La modernidad de la ironía de Juan Ruiz estriba precisamente en su bufo enfrentamiento con una sociedad en trance inicial de crisis [ ... ] cuando el humorismo contemporáneo se enfrentó con ella. Bajo el reinado de Alfonso XI († 1350) se inició el giro decisivo hacia una sociedad nueva. Empezaron a caducar muchas ideas y muchos valores antes inconmovibles y al parecer eternos. Apenas lo sospechaban los contemporáneos. El Arcipreste con sus parodias puso el dedo en la llaga.
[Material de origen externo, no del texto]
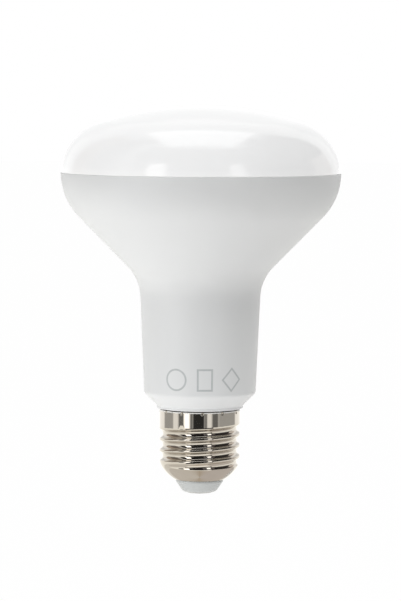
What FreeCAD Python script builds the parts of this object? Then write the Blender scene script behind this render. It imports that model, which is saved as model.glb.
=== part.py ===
import FreeCAD, Part
import math
import os

import Sketcher

# Reflector lamp with an Edison screw cap, standing on its centre contact.
# Millimetres, +Z up along the lamp's axis, origin at the tip of the centre contact.

V = FreeCAD.Vector
FULL_TURN = 360.0
UP = V(0, 0, 1)
NEAR = 0.01
POINTS_PER_TURN = 24

sizes = {
    # dome: a drafted rim, a knuckle and a shallow crown
    "seamHeight": 103.8,
    "headRadius": 45.2,
    "domeDraft": 5.0,
    "domeRimHeight": 0.6,
    "knuckleRadius": 18.2,
    "crownRise": 4.1,
    "rimWidth": 2.85,
    "tongueDepth": 4.0,
    "rebateClearance": 0.15,
    "seamBreak": 0.3,
    # housing: shoulder, straight flare, neck, bevel and collar
    "shoulderRadius": 20.4,
    "flareAngle": 44.5,
    "blendRadius": 14.7,
    "neckRadius": 18.05,
    "neckDraft": 2.5,
    "neckEdgeRadius": 1.7,
    "bevelAngle": 45.0,
    "bevelFoot": 28.6,
    "collarRadius": 13.9,
    "collarGap": 0.15,
    "collarBreak": 0.3,
    # cap: rolled lip, plain band, rolled thread and rounded foot, all of one sheet
    "capHeight": 27.55,
    "bandRadius": 13.05,
    "sheet": 0.3,
    "lipRadius": 0.6,
    "pitch": 3.629,
    "crestArc": 0.65,
    "rootArc": 1.4,
    "crestLand": 0.03,
    "landGap": 0.12,
    "runOutRise": 0.3,
    "threadDrop": 6.35,
    "grooveLead": 0.06,
    "threadFoot": 9.9,
    "threadFade": 2.4,
    "footCornerHeight": 11.8,
    "footCornerRadius": 6.5,
    "footCornerAngle": 35.0,
    "footBowlRadius": 12.5,
    "footReach": 5.15,
    # crimps that lock the shell to the housing
    "crimpCount": 12,
    "crimpRadius": 0.5,
    "crimpDepth": 0.35,
    "crimpDrop": 1.2,
    "crimpPhase": 4.0,
    # spigot of the housing inside the shell
    "fitClearance": 0.1,
    "plugDepth": 3.85,
    "spigotFoot": 9.6,
    "spigotRootClearance": 0.2,
    # insulator and centre contact
    "insulatorClearance": 0.1,
    "insulatorRim": 0.45,
    "insulatorRimEdge": 0.4,
    "insulatorDraft": 34.0,
    "insulatorLip": 2.0,
    "insulatorFoot": 0.4,
    "insulatorTop": 8.6,
    "flangeMargin": 1.45,
    "contactRadius": 4.1,
    "contactFlat": 2.4,
    "contactEdge": 0.15,
    "stemRadius": 1.3,
    "stemClearance": 0.05,
    "rivetRadius": 2.2,
    "rivetHeight": 0.6,
}

doc = FreeCAD.newDocument("ReflectorLamp")
sheet = doc.addObject("Spreadsheet::Sheet", "Sizes")
for row, (word, value) in enumerate(sizes.items(), start=1):
    sheet.set(f"A{row}", word)
    sheet.set(f"B{row}", str(value))
    sheet.setAlias(f"B{row}", word)
doc.recompute()


def size(word):
    """The value of one cell of the sheet."""
    return float(sheet.get(word))


def degrees(word):
    """An angle of the sheet, in radians."""
    return math.radians(size(word))


def below_top(word):
    """A height that the sheet gives downwards from the cap's top, to a millionth of a millimetre."""
    return round(size("capHeight") - size(word), 6)


def along(point, angle, length):
    """The point at a length from another, where the angle is measured from the lamp's axis outwards."""
    return V(point.x + length * math.sin(angle), point.y + length * math.cos(angle), 0)


def origin_part(body, role):
    """A plane or an axis of a body's own origin."""
    return next(part for part in body.Origin.OriginFeatures if part.Role == role)


# Profiles: half sections in the XZ plane, drawn anticlockwise, x as the radius and y as the height


class Profile:
    """A closed sketch on the XZ plane of a body, made of lines and arcs that follow each other."""

    def __init__(self, body, name):
        self.sketch = body.newObject("Sketcher::SketchObject", name)
        self.sketch.AttachmentSupport = [(origin_part(body, "XZ_Plane"), "")]
        self.sketch.MapMode = "FlatFace"
        self.pieces = []
        self.smooth = []

    def line(self, start, end, smooth=False):
        """A straight stretch; smooth makes it tangent to the one before."""
        index = self.sketch.addGeometry(Part.LineSegment(start, end), False)
        self.pieces.append((index, 1, 2))
        self.smooth.append(smooth)
        return index

    def arc(self, centre, radius, start, end, smooth=True):
        """An arc from one angle to another, in radians; it is hollow where the angle falls."""
        low, high = min(start, end), max(start, end)
        circle = Part.Circle(centre, UP, radius)
        index = self.sketch.addGeometry(Part.ArcOfCircle(circle, low, high), False)
        self.pieces.append((index, 1, 2) if end > start else (index, 2, 1))
        self.smooth.append(smooth)
        return index

    def close(self):
        """Join each stretch to the next, tangent where that was asked."""
        for number, (index, first, last) in enumerate(self.pieces):
            before = self.pieces[number - 1]
            kind = "Tangent" if self.smooth[number] else "Coincident"
            self.rule(kind, before[0], before[2], index, first)

    def rule(self, *terms):
        return self.sketch.addConstraint(Sketcher.Constraint(*terms))

    def bind(self, expression, *terms):
        """A measured rule whose value is an expression on the sheet."""
        number = self.rule(*terms)
        self.sketch.setExpression(f"Constraints[{number}]", expression)

    def start(self, piece):
        """The place of a stretch's first point, as the rules name it."""
        return self.pieces[piece][0], self.pieces[piece][1]

    def radius_at(self, piece, expression, value):
        self.bind(expression, "DistanceX", -1, 1, *self.start(piece), value)

    def height_at(self, piece, expression, value):
        self.bind(expression, "DistanceY", -1, 1, *self.start(piece), value)

    def slope(self, piece, expression, value):
        """The angle of a straight stretch from the horizontal, in degrees."""
        self.bind(f"({expression}) * 1 deg", "Angle", self.pieces[piece][0], math.radians(value))

    def round(self, piece, expression, value):
        self.bind(expression, "Radius", self.pieces[piece][0], value)

    def level(self, *pieces):
        for piece in pieces:
            self.rule("Horizontal", self.pieces[piece][0])

    def upright(self, *pieces):
        for piece in pieces:
            self.rule("Vertical", self.pieces[piece][0])

    def centre_on(self, arc, line):
        self.rule("PointOnObject", self.pieces[arc][0], 3, self.pieces[line][0])

    def same_centre(self, first, second):
        self.rule("Coincident", self.pieces[first][0], 3, self.pieces[second][0], 3)

    def on_axis(self, piece):
        self.rule("PointOnObject", *self.start(piece), -2)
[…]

De ahí su éxito entre el pueblo. Entre el pueblo menos rudo y bárbaro y sañudo que antaño; pero más seguro del tambalearse de la torre clerical y caballeresca -hasta allí muy firme- ante los golpes de ariete de la monarquía. Obsérvese que la realeza, contra la que se habían alzado los cantares de gesta, escapa casi excepcionalmente a la befa general del Arcipreste contra todo y contra todos y hasta es invocada por él como instancia suprema de apelación. [ ... ] Juan Ruiz, por cuya pluma reían y se burlaban la masas burguesas -burguesas en el sentido de habitantes en los burgos-, adivinaba que la institución real estaba empujando la crisis de lo caballeresco y clerical hacia su desenlace.

 

CLAUDIO SÁNCHEZ ALBORNOZ

LITERATURA Y SOCIEDAD EN LA CASTILLA MEDIEVAL
(CANTAR DEL CID, BERCEO, LIBRO DE BUEN AMOR)

España, un enigma histórico,
Sudamericana, Buenos Aires, 1956, vol. l, pp. 393-397, 428-429, 530-531.